→ Aim of the exercise: Repeat the entire listing exactly.

→ Stored data:
START

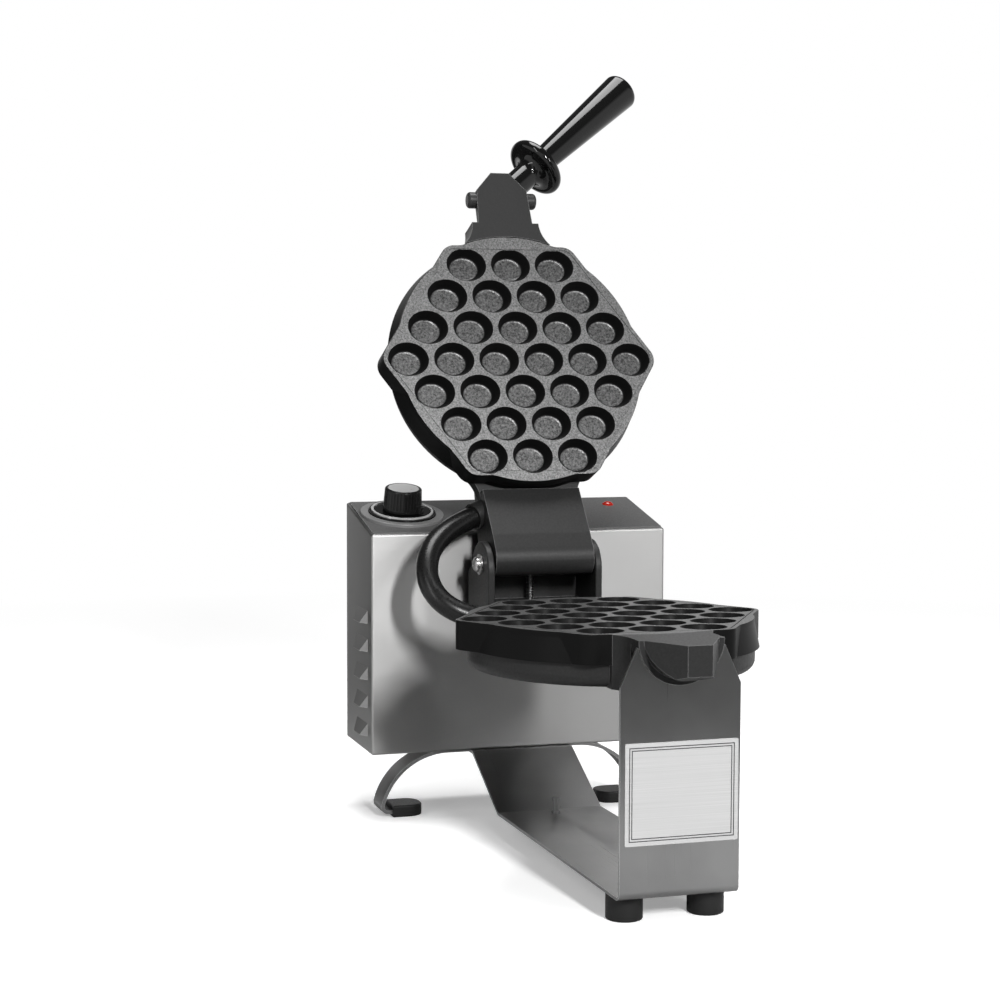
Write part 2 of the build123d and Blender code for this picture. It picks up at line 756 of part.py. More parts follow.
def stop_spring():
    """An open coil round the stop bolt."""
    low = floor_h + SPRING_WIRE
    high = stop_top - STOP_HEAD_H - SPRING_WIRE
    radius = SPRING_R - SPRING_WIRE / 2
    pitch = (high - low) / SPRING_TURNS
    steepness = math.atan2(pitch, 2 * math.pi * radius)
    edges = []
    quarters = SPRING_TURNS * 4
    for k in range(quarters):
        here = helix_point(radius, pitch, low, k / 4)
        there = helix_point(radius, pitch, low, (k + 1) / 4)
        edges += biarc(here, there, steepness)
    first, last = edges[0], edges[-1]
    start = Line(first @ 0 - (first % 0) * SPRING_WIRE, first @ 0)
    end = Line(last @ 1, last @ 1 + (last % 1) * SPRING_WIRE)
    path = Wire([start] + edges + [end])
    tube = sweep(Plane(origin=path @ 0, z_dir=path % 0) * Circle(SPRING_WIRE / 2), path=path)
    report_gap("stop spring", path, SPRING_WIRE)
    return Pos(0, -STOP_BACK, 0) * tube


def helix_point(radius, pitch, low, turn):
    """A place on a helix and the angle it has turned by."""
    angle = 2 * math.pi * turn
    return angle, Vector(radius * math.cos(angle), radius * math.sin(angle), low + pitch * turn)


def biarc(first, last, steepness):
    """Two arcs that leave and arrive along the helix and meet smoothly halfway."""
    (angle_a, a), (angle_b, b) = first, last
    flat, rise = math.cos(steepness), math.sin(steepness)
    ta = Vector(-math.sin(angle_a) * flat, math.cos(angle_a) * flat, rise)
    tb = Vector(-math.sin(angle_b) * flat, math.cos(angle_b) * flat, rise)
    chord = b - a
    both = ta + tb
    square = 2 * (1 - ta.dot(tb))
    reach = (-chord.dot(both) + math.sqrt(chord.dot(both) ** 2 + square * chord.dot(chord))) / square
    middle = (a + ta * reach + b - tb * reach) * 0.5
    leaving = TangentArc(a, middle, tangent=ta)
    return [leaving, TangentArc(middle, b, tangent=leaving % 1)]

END

→ Complete output:
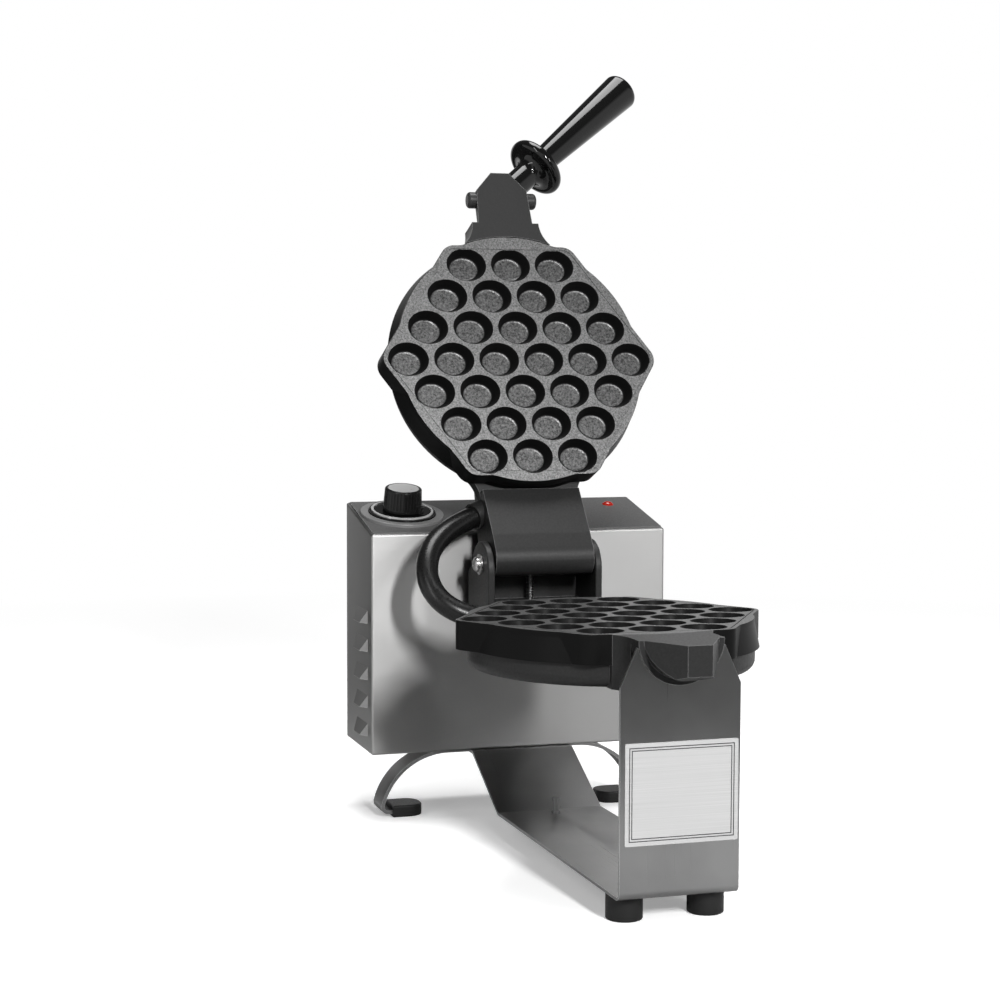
Write part 2 of the build123d and Blender code for this picture. It picks up at line 756 of part.py. More parts follow.
def stop_spring():
    """An open coil round the stop bolt."""
    low = floor_h + SPRING_WIRE
    high = stop_top - STOP_HEAD_H - SPRING_WIRE
    radius = SPRING_R - SPRING_WIRE / 2
    pitch = (high - low) / SPRING_TURNS
    steepness = math.atan2(pitch, 2 * math.pi * radius)
    edges = []
    quarters = SPRING_TURNS * 4
    for k in range(quarters):
        here = helix_point(radius, pitch, low, k / 4)
        there = helix_point(radius, pitch, low, (k + 1) / 4)
        edges += biarc(here, there, steepness)
    first, last = edges[0], edges[-1]
    start = Line(first @ 0 - (first % 0) * SPRING_WIRE, first @ 0)
    end = Line(last @ 1, last @ 1 + (last % 1) * SPRING_WIRE)
    path = Wire([start] + edges + [end])
    tube = sweep(Plane(origin=path @ 0, z_dir=path % 0) * Circle(SPRING_WIRE / 2), path=path)
    report_gap("stop spring", path, SPRING_WIRE)
    return Pos(0, -STOP_BACK, 0) * tube


def helix_point(radius, pitch, low, turn):
    """A place on a helix and the angle it has turned by."""
    angle = 2 * math.pi * turn
    return angle, Vector(radius * math.cos(angle), radius * math.sin(angle), low + pitch * turn)


def biarc(first, last, steepness):
    """Two arcs that leave and arrive along the helix and meet smoothly halfway."""
    (angle_a, a), (angle_b, b) = first, last
    flat, rise = math.cos(steepness), math.sin(steepness)
    ta = Vector(-math.sin(angle_a) * flat, math.cos(angle_a) * flat, rise)
    tb = Vector(-math.sin(angle_b) * flat, math.cos(angle_b) * flat, rise)
    chord = b - a
    both = ta + tb
    square = 2 * (1 - ta.dot(tb))
    reach = (-chord.dot(both) + math.sqrt(chord.dot(both) ** 2 + square * chord.dot(chord))) / square
    middle = (a + ta * reach + b - tb * reach) * 0.5
    leaving = TangentArc(a, middle, tangent=ta)
    return [leaving, TangentArc(middle, b, tangent=leaving % 1)]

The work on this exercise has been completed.